Микула Буянович, побуянив в волюшку на родных просторах, опаленных смутой, споткнулся-таки о свое безумие и воззвал к Богу. Совсем как в знаменитой песне: “У разбойника лютого совесть Господь пробудил”. Видно нет бездны, из которой не достал бы Господь грешника, если глубина его раскаянья превосходит глубину падения. Но на героя “Былины…” надо смотреть не просто как единоличного, одного из многих и многих, носителя богатырских сил и богатырских же пороков: он, по мысли автора, собрание народных качеств. Приходится считать, что в нем сам народ изменил себе, соблазненный лукавыми посулами, не устоял в вере и заветах, клюнул на приманку, будто чужое лучше своего, счел себя беспризорником, ищущим нового родительства, и пошел крушить понастроенное до него.
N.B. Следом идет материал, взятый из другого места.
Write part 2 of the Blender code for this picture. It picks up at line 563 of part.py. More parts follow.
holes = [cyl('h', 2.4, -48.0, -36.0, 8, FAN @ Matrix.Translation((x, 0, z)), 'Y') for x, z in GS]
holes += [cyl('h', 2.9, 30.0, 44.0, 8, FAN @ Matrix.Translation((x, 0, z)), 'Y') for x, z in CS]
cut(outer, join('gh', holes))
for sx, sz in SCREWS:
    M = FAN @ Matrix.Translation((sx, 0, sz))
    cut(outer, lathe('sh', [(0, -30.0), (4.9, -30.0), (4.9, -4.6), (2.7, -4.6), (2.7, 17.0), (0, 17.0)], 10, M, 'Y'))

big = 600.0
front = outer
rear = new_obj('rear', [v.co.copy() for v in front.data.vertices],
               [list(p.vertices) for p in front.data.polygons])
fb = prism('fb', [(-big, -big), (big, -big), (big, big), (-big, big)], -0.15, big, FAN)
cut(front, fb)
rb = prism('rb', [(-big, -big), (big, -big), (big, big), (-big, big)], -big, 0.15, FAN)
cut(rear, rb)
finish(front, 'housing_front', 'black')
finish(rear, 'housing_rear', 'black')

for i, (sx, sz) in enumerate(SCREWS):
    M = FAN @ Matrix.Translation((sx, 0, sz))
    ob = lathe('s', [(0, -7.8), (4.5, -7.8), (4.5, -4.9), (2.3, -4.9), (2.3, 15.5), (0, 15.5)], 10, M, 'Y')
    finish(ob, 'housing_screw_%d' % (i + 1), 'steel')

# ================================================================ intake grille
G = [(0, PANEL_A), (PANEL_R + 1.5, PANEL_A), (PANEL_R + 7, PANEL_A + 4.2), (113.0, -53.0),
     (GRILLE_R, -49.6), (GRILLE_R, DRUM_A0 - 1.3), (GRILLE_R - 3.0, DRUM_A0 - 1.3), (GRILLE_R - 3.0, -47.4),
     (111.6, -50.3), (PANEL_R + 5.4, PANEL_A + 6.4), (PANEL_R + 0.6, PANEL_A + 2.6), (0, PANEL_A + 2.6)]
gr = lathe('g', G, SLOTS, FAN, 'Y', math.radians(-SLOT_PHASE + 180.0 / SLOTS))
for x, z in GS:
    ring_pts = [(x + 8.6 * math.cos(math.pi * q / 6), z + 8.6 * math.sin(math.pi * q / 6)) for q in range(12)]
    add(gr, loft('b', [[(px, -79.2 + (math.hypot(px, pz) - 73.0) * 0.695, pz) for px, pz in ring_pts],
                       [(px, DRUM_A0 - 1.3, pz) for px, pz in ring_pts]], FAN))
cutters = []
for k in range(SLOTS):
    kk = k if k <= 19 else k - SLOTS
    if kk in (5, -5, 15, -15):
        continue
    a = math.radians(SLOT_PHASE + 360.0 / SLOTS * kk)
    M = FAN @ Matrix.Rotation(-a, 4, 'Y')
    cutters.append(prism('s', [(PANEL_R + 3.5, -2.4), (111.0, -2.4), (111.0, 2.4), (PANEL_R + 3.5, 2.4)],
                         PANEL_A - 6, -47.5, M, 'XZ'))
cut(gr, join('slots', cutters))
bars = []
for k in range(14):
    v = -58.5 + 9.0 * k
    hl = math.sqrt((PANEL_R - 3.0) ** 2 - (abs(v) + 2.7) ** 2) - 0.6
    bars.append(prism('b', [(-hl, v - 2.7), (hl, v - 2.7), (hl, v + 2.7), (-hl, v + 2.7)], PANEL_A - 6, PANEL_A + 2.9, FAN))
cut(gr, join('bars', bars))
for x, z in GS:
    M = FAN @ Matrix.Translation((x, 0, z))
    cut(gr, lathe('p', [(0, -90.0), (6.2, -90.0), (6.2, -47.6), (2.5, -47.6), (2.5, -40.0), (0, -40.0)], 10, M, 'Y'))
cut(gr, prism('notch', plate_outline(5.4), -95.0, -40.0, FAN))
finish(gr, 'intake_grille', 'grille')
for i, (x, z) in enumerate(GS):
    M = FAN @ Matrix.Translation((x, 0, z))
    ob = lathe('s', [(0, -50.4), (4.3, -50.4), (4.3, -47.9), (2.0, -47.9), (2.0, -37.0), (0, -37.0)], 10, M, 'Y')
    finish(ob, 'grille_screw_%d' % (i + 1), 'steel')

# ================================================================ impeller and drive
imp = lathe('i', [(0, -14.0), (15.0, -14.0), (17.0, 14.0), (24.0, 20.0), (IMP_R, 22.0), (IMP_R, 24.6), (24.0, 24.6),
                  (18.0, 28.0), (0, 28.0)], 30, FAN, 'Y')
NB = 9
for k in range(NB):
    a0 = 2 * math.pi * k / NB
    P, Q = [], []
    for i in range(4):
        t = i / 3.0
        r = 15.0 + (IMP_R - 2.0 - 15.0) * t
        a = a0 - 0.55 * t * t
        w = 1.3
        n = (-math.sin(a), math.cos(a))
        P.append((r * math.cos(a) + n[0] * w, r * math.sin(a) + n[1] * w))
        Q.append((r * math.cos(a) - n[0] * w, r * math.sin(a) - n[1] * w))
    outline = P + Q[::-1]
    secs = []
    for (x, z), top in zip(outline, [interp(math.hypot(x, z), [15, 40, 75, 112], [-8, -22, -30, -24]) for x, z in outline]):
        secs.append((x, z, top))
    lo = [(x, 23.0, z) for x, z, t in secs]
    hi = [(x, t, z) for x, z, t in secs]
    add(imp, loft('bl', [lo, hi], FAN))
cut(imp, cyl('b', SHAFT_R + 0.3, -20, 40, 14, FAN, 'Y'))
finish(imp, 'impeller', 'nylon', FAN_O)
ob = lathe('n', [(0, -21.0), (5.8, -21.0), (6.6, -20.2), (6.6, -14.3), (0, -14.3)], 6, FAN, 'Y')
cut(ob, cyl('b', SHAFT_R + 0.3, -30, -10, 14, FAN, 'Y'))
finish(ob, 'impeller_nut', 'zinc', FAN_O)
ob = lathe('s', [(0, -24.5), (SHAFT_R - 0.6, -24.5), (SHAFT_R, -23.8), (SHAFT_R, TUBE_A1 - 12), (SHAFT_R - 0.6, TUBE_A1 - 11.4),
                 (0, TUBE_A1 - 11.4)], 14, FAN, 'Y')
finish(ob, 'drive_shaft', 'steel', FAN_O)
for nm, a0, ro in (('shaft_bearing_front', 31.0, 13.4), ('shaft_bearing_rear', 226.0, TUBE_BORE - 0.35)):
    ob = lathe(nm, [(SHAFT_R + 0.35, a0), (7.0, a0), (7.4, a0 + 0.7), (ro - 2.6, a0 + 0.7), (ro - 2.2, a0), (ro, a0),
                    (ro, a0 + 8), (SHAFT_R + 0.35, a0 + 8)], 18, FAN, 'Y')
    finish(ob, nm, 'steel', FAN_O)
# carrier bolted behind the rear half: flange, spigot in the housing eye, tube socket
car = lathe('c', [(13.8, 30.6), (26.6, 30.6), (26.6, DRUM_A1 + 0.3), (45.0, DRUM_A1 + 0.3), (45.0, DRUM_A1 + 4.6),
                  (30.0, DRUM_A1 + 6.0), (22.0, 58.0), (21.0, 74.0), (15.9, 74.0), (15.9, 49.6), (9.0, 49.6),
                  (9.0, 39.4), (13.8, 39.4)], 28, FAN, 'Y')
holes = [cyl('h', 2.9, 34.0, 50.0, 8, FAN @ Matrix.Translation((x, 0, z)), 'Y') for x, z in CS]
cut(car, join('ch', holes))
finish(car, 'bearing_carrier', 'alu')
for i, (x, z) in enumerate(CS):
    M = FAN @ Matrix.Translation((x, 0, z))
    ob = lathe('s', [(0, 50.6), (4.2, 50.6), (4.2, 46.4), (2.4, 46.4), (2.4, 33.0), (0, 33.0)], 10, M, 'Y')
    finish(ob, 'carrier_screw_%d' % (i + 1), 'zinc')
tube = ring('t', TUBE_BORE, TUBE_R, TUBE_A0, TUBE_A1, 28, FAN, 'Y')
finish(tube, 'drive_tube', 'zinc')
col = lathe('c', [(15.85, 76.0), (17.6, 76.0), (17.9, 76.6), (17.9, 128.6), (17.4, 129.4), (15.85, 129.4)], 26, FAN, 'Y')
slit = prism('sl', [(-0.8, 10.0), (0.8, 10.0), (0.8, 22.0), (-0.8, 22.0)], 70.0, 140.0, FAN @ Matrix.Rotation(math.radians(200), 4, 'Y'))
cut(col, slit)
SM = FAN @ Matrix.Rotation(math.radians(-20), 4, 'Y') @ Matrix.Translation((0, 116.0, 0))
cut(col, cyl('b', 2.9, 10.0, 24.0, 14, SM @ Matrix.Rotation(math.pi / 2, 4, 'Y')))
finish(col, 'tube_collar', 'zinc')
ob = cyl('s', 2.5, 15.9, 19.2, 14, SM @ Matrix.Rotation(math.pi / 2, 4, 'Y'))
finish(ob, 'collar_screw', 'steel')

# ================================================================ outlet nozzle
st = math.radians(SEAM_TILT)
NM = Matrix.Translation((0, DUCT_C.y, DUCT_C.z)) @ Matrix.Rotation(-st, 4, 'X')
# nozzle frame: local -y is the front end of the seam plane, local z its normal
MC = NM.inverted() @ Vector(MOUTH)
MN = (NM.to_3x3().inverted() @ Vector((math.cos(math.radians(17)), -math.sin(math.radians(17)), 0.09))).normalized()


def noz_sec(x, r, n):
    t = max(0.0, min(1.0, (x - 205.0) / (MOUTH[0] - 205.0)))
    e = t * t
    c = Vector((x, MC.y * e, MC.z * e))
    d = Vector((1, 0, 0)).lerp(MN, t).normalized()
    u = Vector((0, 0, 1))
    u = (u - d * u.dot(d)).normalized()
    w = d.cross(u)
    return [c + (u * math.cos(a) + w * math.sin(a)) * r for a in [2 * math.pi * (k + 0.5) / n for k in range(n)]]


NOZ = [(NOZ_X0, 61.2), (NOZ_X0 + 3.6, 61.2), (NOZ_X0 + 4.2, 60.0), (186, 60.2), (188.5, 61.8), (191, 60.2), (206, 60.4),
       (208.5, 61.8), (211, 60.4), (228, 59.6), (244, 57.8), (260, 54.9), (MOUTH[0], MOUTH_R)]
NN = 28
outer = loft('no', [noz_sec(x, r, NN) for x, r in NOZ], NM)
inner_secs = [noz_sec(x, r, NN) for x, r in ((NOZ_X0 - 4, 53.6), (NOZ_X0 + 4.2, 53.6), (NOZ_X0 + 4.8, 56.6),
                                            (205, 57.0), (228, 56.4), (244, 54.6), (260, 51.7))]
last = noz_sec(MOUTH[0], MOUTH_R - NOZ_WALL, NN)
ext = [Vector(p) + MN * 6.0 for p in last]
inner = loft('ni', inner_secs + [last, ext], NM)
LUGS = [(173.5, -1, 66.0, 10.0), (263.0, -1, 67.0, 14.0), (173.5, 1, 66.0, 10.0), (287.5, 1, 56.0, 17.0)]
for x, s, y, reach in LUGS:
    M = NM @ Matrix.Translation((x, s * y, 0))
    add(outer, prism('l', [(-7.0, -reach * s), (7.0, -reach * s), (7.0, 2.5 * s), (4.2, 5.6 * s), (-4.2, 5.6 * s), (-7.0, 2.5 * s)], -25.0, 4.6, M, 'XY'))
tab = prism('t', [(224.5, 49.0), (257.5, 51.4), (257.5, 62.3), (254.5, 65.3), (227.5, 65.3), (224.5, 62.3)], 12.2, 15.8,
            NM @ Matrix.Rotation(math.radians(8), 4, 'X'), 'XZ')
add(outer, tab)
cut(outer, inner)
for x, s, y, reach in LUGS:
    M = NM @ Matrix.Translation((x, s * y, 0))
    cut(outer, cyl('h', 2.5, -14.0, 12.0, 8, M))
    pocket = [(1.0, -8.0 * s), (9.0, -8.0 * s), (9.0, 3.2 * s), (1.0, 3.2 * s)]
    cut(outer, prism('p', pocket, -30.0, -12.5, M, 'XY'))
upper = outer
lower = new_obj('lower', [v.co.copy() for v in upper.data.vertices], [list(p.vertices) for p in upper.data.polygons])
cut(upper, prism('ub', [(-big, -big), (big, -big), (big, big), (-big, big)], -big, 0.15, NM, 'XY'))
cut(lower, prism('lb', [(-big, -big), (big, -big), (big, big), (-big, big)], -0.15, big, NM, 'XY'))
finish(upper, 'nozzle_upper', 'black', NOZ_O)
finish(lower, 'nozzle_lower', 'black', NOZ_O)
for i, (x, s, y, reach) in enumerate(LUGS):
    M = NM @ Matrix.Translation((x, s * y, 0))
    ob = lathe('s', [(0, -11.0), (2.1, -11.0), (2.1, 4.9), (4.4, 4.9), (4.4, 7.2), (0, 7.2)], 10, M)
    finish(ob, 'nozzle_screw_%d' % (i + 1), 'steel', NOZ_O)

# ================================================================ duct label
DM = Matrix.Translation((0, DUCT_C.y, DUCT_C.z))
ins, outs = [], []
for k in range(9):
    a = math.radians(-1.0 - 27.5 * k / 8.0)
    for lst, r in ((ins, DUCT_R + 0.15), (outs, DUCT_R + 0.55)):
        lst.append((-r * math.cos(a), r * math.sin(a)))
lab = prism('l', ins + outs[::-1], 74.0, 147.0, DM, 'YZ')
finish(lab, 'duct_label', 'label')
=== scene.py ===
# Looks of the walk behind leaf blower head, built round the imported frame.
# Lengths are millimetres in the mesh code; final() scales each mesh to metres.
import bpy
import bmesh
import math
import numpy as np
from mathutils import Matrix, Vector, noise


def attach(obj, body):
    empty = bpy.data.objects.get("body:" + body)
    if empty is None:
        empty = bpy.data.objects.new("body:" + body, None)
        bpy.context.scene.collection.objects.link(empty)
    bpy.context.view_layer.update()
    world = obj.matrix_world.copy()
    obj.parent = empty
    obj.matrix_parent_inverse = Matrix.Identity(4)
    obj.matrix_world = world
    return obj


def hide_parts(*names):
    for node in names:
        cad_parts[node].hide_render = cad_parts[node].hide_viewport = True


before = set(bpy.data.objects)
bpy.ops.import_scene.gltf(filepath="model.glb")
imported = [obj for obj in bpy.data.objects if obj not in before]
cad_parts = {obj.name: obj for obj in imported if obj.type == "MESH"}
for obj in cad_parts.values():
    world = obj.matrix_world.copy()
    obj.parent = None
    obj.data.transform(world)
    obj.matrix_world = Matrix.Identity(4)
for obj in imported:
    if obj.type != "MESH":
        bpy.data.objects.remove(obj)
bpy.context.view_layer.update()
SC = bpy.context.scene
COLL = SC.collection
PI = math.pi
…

Пока не опамятовался. Финал “Былины…”, совсем как беловодские грезы о земле обетованной с белыми храмами и нежным колокольным звоном, под которым мирно пасется раскаявшийся народ, кажется черезчур благостным, но Гребенщиков и не видел иного спасения для народа, кроме как вернуться в вере предков и укрепиться в ней до полного национального звучания.

“Былина о Микуле Буяновиче”, не издававшаяся прежде в России, выходит к читателю очень вовремя. Брат и сестра, Микулка и Дуняшка из сибирского села, ушли от родного порога, по нынешним меркам, совсем недалеко, - сюда же в Россию, сюда же, в Сибирь. И все-таки погибли сами и принесли неисчислимые страдания земле предков. А если, как сегодня, в Европу, а если в Америку, освобождая свои места чужакам? А если опять мимо храма?

На Руси в стародавние времена богатыри, подобно Илье Муромцу, после зимних своих подвигов становились святыми… Тем и спаслась Русь среди испытаний, которые не были легче нынешних.